What Is Ice?
| February 9, 2011Ice the solid form water takes when it’s frozen to below 32°F (0°C) is in plentiful supply in the world. About a tenth of the earth’s land surface is glaciated covered with ice. That’s about six million square miles and around thirty million cubic kilometers of ice. Nine-tenths of the ice on earth is in southern Antarctica the “frozen continent.” Ninety-eight per cent of Antarctica is covered in ice an average of a mile thick — all that ice adds up to almost 70 per cent of the planet’s fresh water. And yet strangely Antarctica is considered the biggest desert on earth and the driest continent as it gets less rainfall than anywhere apart from the Sahara Desert. Aside from the Antarctic ice cap there is also ice in the Arctic northern polar region as well as thousands of glaciers and frozen seawater.

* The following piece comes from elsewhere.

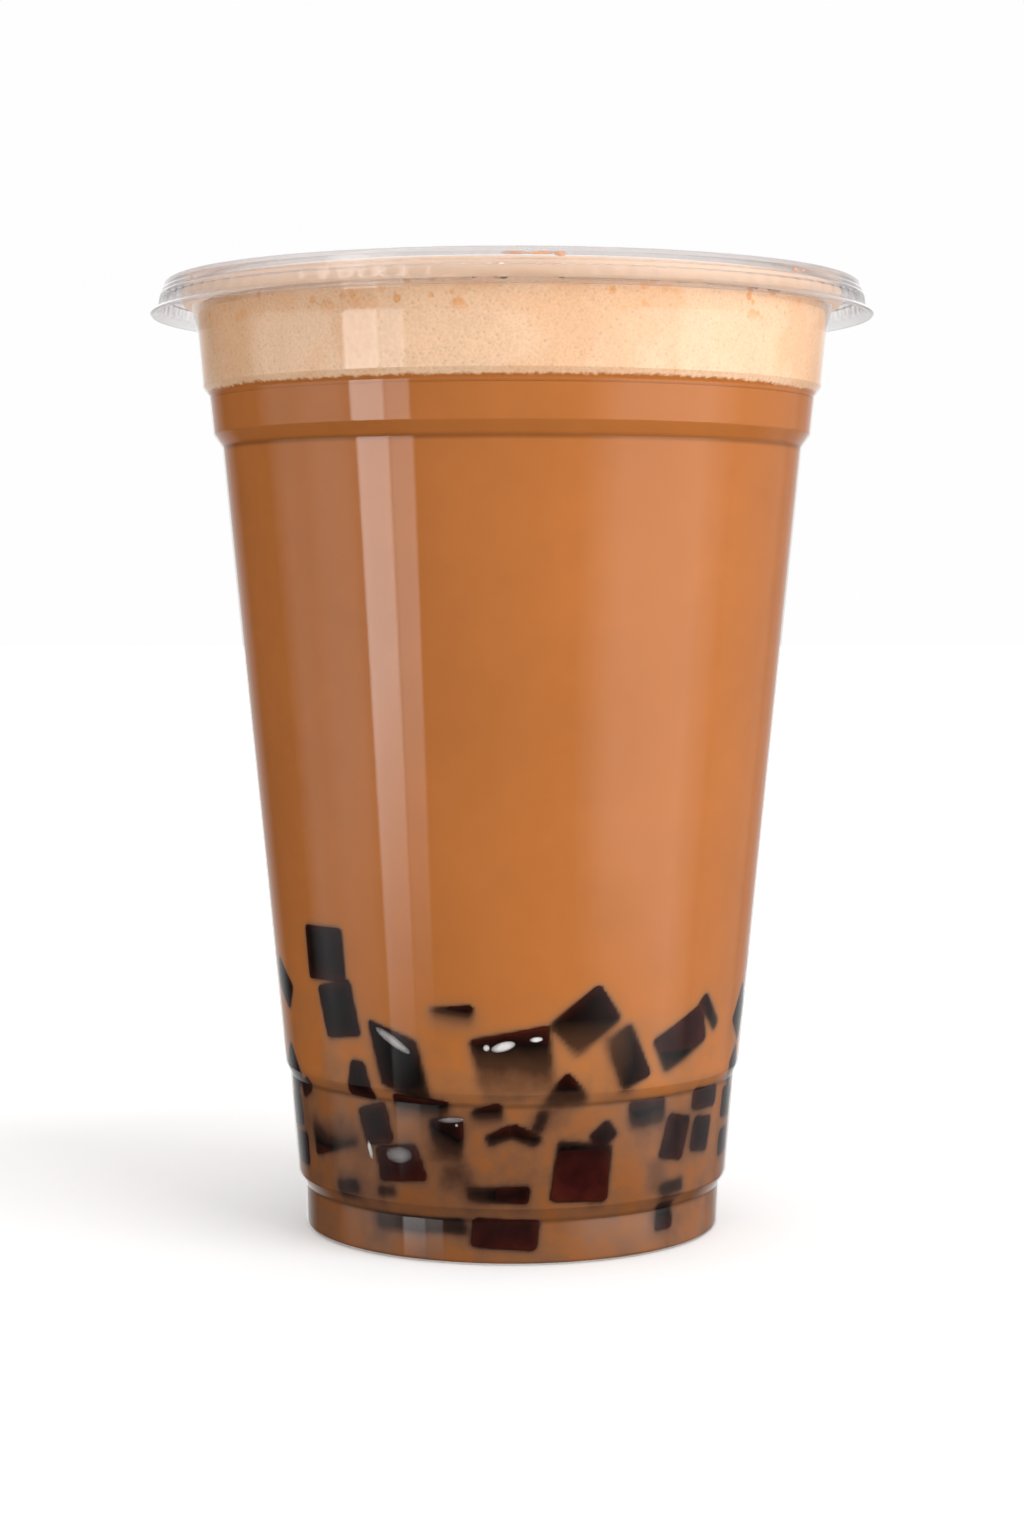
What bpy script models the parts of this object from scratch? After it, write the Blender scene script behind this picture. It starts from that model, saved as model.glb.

It’s thanks to an amazing property of ice that we actually have water to drink. Most substances shrink when they are frozen but water bizarrely expands. Because of this ice is lighter than water and so it floats. If ice did not float gradually the earth’s waters would freeze depriving us of our water supply and killing all the creatures that live in the water.
We should also be grateful that all that ice stays frozen. If all the ice in the world were to melt chas v’shalom the oceans would rise about 180 feet (sixty meters) which would put twenty stories of the Empire State Building under water!